Especially, this can be seen in comparison to the
widewords.com site;  which does something similar
without any notion whatsoever at academic foundation.

Which feels better?  Easily, widewords, because we
don't have to wade through stuff we don't and cannot
and will never understand.

> People, not 
> just users but also engineering people,
> really don't care about that stuff and are somewhat put off by it.  (Ian?)

People (both users and engineers, yes) are put off
by it, but the reasons are not just politeness, there
are some economic underpinnings.  I'll try and write
about them, but be aware that this is a vexing topic
and I've puzzled for years now why the caps school
so impressively "puts me off."

The first thing to understand is that many of these
things have been tried before, and will be tried
again, all with minor variations.  E.g., Java is
a minor variation on caps, or is it the other way
around?  So anyone who is looking at this stuff is
looking to relate it to what has been done before,
for both self-learning purposes and for analysis
of the project.

We are used to commerce people
like Pelle ignoring their competitors and waving
their hands like windmills and talking hype in an
effort to get people to use the tech, so we expect
commercial people to give us no help in finding out
the alternates.  Helping us is not their job, selling
us is.  But no such "pass" is extended to academic
world, instead, we actually expect to find lists of
other work and careful explanations of how it relates
and builds.

So when the caps community talks vertically about their
roots into foundations and theory, and does not reach
horizontally out to similar paths, it quickly takes
on the insulated and out-of-touch appearance that
we call the ivory tower.  This is a persistant
problem with all of the caps field, but is perhaps
more blatant in the web-calculus project.

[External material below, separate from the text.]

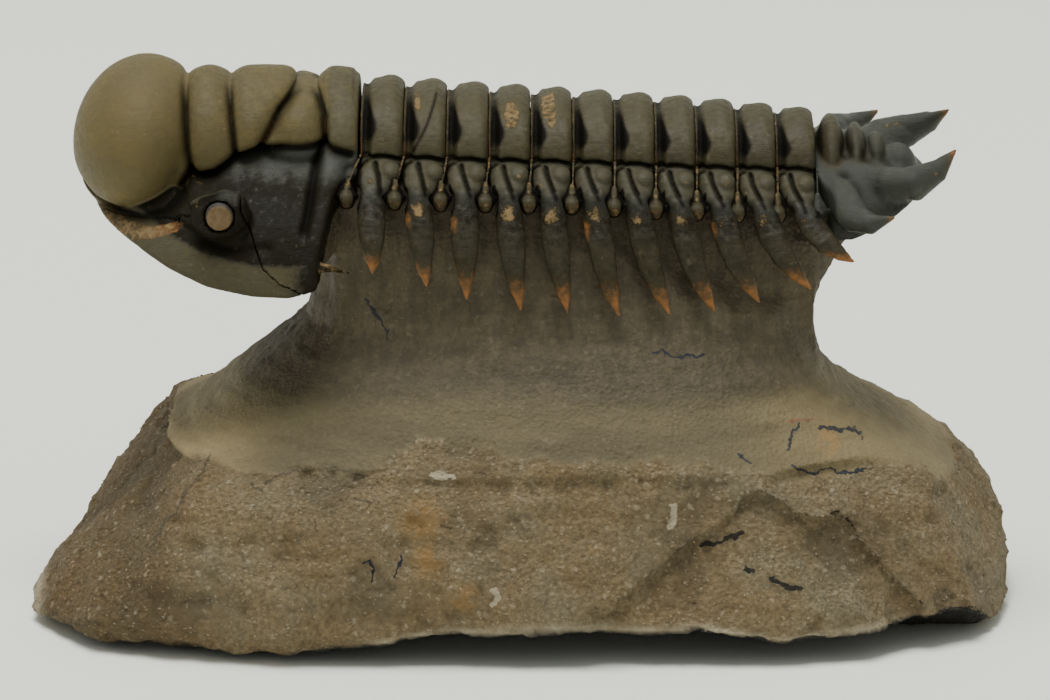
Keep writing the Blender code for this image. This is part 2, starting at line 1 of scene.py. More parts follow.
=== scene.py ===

When we (or I) say we are put off by it, what we
are saying is that in our experience, the lack of
integration and lack of reach means that we can
make an economic judgement - it's too insular to
learn and work with the alternate experiences out
there, so it will be overtaken by some other faster
learner.  Hence, no point in adopting it, but there
remains point in understanding the wheres and whys
of the model, as long as it is not to hard to enter.

(This is at the core of why I spend time on this
list.  It's a competitor list to my stuff, but I
try to relate it and document it on the websites,
so as to meet the academic expectation - horizontal
reach as well as vertical experience.)

Which is all to say, this is not just about the
name.  It's about the caps culture, and how the
web-calculus project epitomised that culture.

> I'm content with "Secret URL" or SURL at this point.  I'm bouncing those 
> possibilities off
> non-technical people to see what sorts of reactions I get.

(excellent!)

> Here I'd like to hear from Pelle.  I'll contact him directly if need be.

(you should.  Any serious engineer has no time for
these threads ;-)

>>> There again I think the tension between
>>> a more academic oriented term and what one might call a more
>>> engineering oriented term is legitimate.
>>
>>
>> I think having the formalism as a foundation is important.
> 
> 
> We agree there.

I am not so sure.  What is the formalism that Pelle used?

(I don't want to push Pelle more than as a current example,
which you are all familiar with...  I personally am not
sure he's hit on the winner yet, but that's not relevant
here.  Another like system is https://loom.cc/gold/ and
another approach that is highly comparable is the Ricardian
contract which is a hash of a document.)

I can suggest Pelle's style - he follows a market process
and grabs whatever tools he needs to do that.  he happens
to have grabbed a caps approach but that's only because
he looked for the simplest way to do a doc.  His background
is in crypto and payment systems and the like, and there
we've all known that the easiest way to build these things
is with a big random number, or a hash of an object.  So
we are all squeezing around the hash or the private key
concept to get the maximum flexibility out of a net access,
we've been doing this for years.

And what we all ride on is experience - sometimes each
others, sometimes our own - and our understanding of how
these things interact up and down the software and user
stacks.

Compared to that experience, the formalism of caps looks
like a rather small part - I count it as one alternative
design in one layer in my 7 layer model of FC (rights,
title supplied thanks to MarkM);  it might conceivably
inform the next lowest layer (Software engineering) but
that's as far as it could go.  There's a huge space that
caps simply doesn't address.

> And the names used need to appeal to engineers, not researchers.  That's
> my only point regarding the "Web Calculus".  That level of name is 
> really not a
> concern to me.  I hope Tyler is able to sell it.  Selling a name with 
> that sort of
> heritage seems to me good for our profession - even if it does rub a few 
> people
> the wrong way in the process ;-)

Sure, the name isn't the big thing.  It's how you move
forward and sell it outside an audience that doesn't
understand the name.  Talking about the roots of the name
isn't going to help that, especially if your eyes light
up and reveal that you actually believe in the foundations
more than the user.  Then you are asking the person to join
your religion, which works spectacularly well sometimes,
but most times is better left off the agenda.